To break out of this deadlock, curricula and textbooks need to be reviewed and rewritten. This requires a substantial effort, which nobody wants to take on. Young lecturers lack the time; moreover, no one will allow young lecturers to rewrite textbooks and curricula. Senior lecturers sometimes find it difficult to keep up with the times or lack the motivation. So the way of teaching has simply continued since time immemorial.

However, the Department of Pathophysiology at the National Medical University of Donetsk was fortunate to meet people in 2012 who were not indifferent to the use of animal demonstration experiments in teaching. They are Corina Gericke (Vice Chair of Doctors Against Animal Experiments), Nick Jukes (Head of the International Network for Humane Education, InterNICHE), and Dmitrij Leporski from the Ukrainian InterNICHE representation.

The faculty of the Pathophysiology Department, led by the then head Professor Viktor Nikolaevich Yelsky (a member of the National Academy of Medical Sciences of Ukraine and Doctor of Medical Sciences), enthusiastically embraced the idea of eliminating animal-based demonstration experiments from the curriculum and replacing them with humane teaching methods.

Within two months, we were provided with a large collection of educational videos, some of which were recorded in the USSR, others created by colleagues from universities in independent Ukraine. We also received interactive educational software simulating various animal-based lab experiments (e.g. blood tests, ECG recordings, electroencephalography, experiments on open frog hearts, and arterial pressure monitoring).

In October 2013, two projectors and two laptops with cases were kindly donated to us for the purpose of demonstrating the materials and programs received. A agreement was also signed between the university (represented by the new head, Professor and Doctor of Medical Sciences Sergej Vladimirovich Zjablicev), Doctors Against Animal Experiments, and InterNICHE on close cooperation and the renunciation of animal experiments for teaching purposes.

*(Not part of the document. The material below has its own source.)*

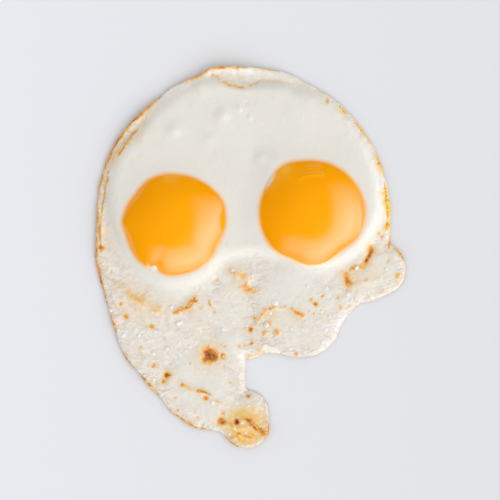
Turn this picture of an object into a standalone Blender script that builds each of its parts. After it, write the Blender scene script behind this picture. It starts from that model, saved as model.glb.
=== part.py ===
"""A fried egg with two yolks: one white that set as a round disc and ran out into thin lobes.

Frame: +Z up, +Y towards the round side, -Y towards the ragged tail. The origin is the middle of
the footprint, on the flat underside. Blender's units are metres; the tables hold millimetres.
"""

import math
from typing import NamedTuple

import bmesh
import bpy
import numpy as np
from mathutils import Matrix

MM = 0.001

# Driving dimensions, in millimetres.
LATTICE = 2.7  # side of the square cells that the white's top is made of
LATTICE_CELLS = 64  # cells along each side before the lattice is trimmed
RIM_THICKNESS = 0.8  # the white's outermost edge
RIM_BANDS = (0.7, 0.9)  # widths of the narrow bands inside it, which round the shoulder
RIM_PASSES = 3  # times that the edge is evened out
RUN_BLEND = 2.5  # fillet where two runs meet in the outline
PAD_BLEND = 1.2  # fillet where two runs meet in height
YOLK_GAP = 0.3  # clearance between a yolk and its pocket
YOLK_SEAT = 1.5  # white left under a yolk
YOLK_EQUATOR = 6.5  # height of a yolk's widest level
YOLK_TOP = 16.0
COLLAR_RISE = 1.9  # how far the white climbs beside a yolk
COLLAR_REACH = 7.0
YOLK_SEGMENTS = 36
YOLK_RINGS = 18

WHITE_COLOUR = (0.83, 0.82, 0.73)
WHITE_ROUGHNESS = 0.35
YOLK_COLOUR = (1.0, 0.38, 0.02)
YOLK_ROUGHNESS = 0.25


class Run(NamedTuple):
    """Where white ran and set: a round-ended stretch between two circles, x and y from the origin."""

    name: str
    start: tuple
    start_radius: float
    end: tuple
    end_radius: float
    thickness: float
    shoulder: float


class Yolk(NamedTuple):
    """A yolk's middle and mean radius, and where and how much its three sides flatten."""

    name: str
    centre: tuple
    radius: float
    flat_deg: float
    flatness: float


class Dip(NamedTuple):
    """A soft hollow: in the outline it is a dent, on the top a dimple."""

    centre: tuple
    reach: float
    depth: float


# The first run is set by the wall of a 12 cm pan. The rest ran out over its low side.
RUNS = (
    Run("pan_disc", (-4.2, 18.5), 60.3, (-2.1, 18.1), 60.3, 2.0, 2.0),
    Run("top_flap", (-12.2, 69.3), 10.5, (12.0, 67.3), 10.0, 1.3, 1.2),
    Run("left_run", (-20.6, 3.0), 44.5, (-33.4, -29.0), 23.1, 2.0, 2.0),
    Run("left_lobe", (-32.3, -30.5), 21.8, (-25.6, -39.0), 22.7, 2.2, 2.0),
    Run("low_lobe", (-23.0, -54.0), 15.1, (-19.3, -58.8), 13.0, 2.8, 2.5),
    Run("tail", (-20.6, -32.8), 17.2, (-14.7, -56.7), 12.6, 1.9, 2.0),
    Run("tip_link", (-19.3, -60.0), 10.9, (-2.1, -70.0), 6.3, 2.6, 2.5),
    Run("tip", (-1.0, -64.7), 8.4, (-2.1, -70.1), 9.9, 4.0, 4.0),
    Run("small_blob", (-4.6, -34.0), 5.9, (0.4, -37.8), 4.4, 2.2, 2.0),
    Run("bulge", (15.5, -18.0), 16.8, (21.0, -24.8), 17.4, 3.3, 4.5),
    Run("bridge", (24.8, -9.7), 16.0, (39.5, -6.3), 13.4, 2.6, 3.0),
    Run("right_lobe", (48.3, -8.8), 10.1, (53.8, -5.0), 11.1, 4.0, 4.5),
    Run("side_lip", (53.8, 20.6), 3.8, (52.9, 8.8), 5.3, 1.5, 1.5),
)

# Thick white: it stands on the runs and never reaches the outline.
MOUNDS = (
    Run("upper_mass", (-20.2, 34.0), 40.3, (14.7, 37.4), 40.7, 6.4, 6.0),
    Run("left_collar", (-32.3, 14.7), 28.4, (-31.5, 9.2), 28.4, 6.0, 6.5),
    Run("right_collar", (25.6, 17.6), 29.4, (26.5, 16.4), 29.4, 6.0, 6.5),
    Run("centre_flow", (-6.7, -5.5), 10.5, (-9.7, -37.0), 8.0, 3.4, 5.0),
)

OUTLINE_DENTS = (
    Dip((-42.4, 64.7), 16.0, 1.3),
    Dip((6.3, -42.0), 3.2, 1.7),
)
DIMPLES = (Dip((4.6, 47.0), 8.0, 1.6),)

YOLKS = (
    Yolk("yolk_left", (-31.9, 14.1), 21.2, 95.0, 0.022),
    Yolk("yolk_right", (25.2, 18.5), 21.6, 80.0, 0.014),
)


def distance_to_run(run, x, y):
    """Signed distance from points to a run's edge in plan, below zero inside it."""
    (ax, ay), (bx, by) = run.start, run.end
    length = math.hypot(bx - ax, by - ay)
    along_x, along_y = (bx - ax) / length, (by - ay) / length
    along = (x - ax) * along_x + (y - ay) * along_y
    across = np.abs((y - ay) * along_x - (x - ax) * along_y)
    sine = (run.start_radius - run.end_radius) / length
    cosine = math.sqrt(1 - sine * sine)
    level = along * cosine - across * sine
    side = across * cosine + along * sine - run.start_radius
    at_start = np.hypot(across, along) - run.start_radius
    at_end = np.hypot(across, along - length) - run.end_radius
    return np.where(level < 0, at_start, np.where(level > cosine * length, at_end, side))


def smooth_least(a, b, blend):
    """The lesser of two heights or distances, with a fillet of that size where they meet."""
    overlap = np.maximum(blend - np.abs(a - b), 0) / blend
    return np.minimum(a, b) - overlap * overlap * blend / 4


def smooth_most(a, b, blend):
    return -smooth_least(-a, -b, blend)


def hollow(dip, x, y):
    """Depth of a soft round hollow over points in plan."""
    apart = np.hypot(x - dip.centre[0], y - dip.centre[1])
    return dip.depth * np.exp(-((apart / dip.reach) ** 2))


def distance_to_outline(x, y):
    """Signed distance to the white's outline, below zero on the egg."""
    distance = distance_to_run(RUNS[0], x, y)
    for run in RUNS[1:]:
        distance = smooth_least(distance, distance_to_run(run, x, y), RUN_BLEND)
    for dent in OUTLINE_DENTS:
        distance = distance + hollow(dent, x, y)
    return distance


def pad_height(run, x, y):
    """Height of one run: flat on top, with a rounded shoulder at its edge."""
    depth = np.clip(-distance_to_run(run, x, y) / run.shoulder, 0, 1)
    return run.thickness * np.sqrt(1 - (1 - depth) ** 2)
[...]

In this way, the number of laboratory animals used for teaching purposes in the pathophysiology department has already been reduced by 85%. The remaining 15% will be replaced over the coming year by alternatives developed by us together with colleagues from other universities and international colleagues. These include various training devices, physical models, and interactive computer programs.

Thanks to the use of laptops and projectors, it is now possible to demonstrate a pathophysiological or laboratory experiment without the use of animals to an entire group, sometimes even two groups (in lectures even a whole class). This is a step toward the future. Increasing emphasis is being placed on the mutual training, on an active teaching process, which is nowadays called interactive  education.

In this new interactive teaching process, I believe there is no place for bloody demonstration experiments on animals. They take up valuable time (you have to prepare  the animal for the exercise, housing and feeding it, disposing of biological waste – all just a fraction of the difficulties associated with the use of animals) and the clarity of these experiments is questionable. There is also a shortage of medical instruments, reagents, and materials.

There are also examples of integrating veterinary institutions and medical universities. Medical students not only see suffering animals but can also help them, thereby improving their medical skills. This is the future of medical education.

Moreover, there is a trend toward using scientific material from animals who have become ill or injured naturally. This approach rules out the cruel simulation of a pathological process in healthy animals. Pathophysiology is getting closer to clinical medicine with each year passing. There is even a name for this specialty: “Clinical Pathophysiology”. Here, students learn to analyze material obtained from actual patients. In our time, with the development of visualization methods of internal body areas and laboratory diagnostics, I believe the use of animals in teaching should be a thing of the past.

Thus, the teaching of pathophysiology at the National Medical University of Donetsk is continuously being refined to meet the demands of modern science and the humanity of the highest medical education.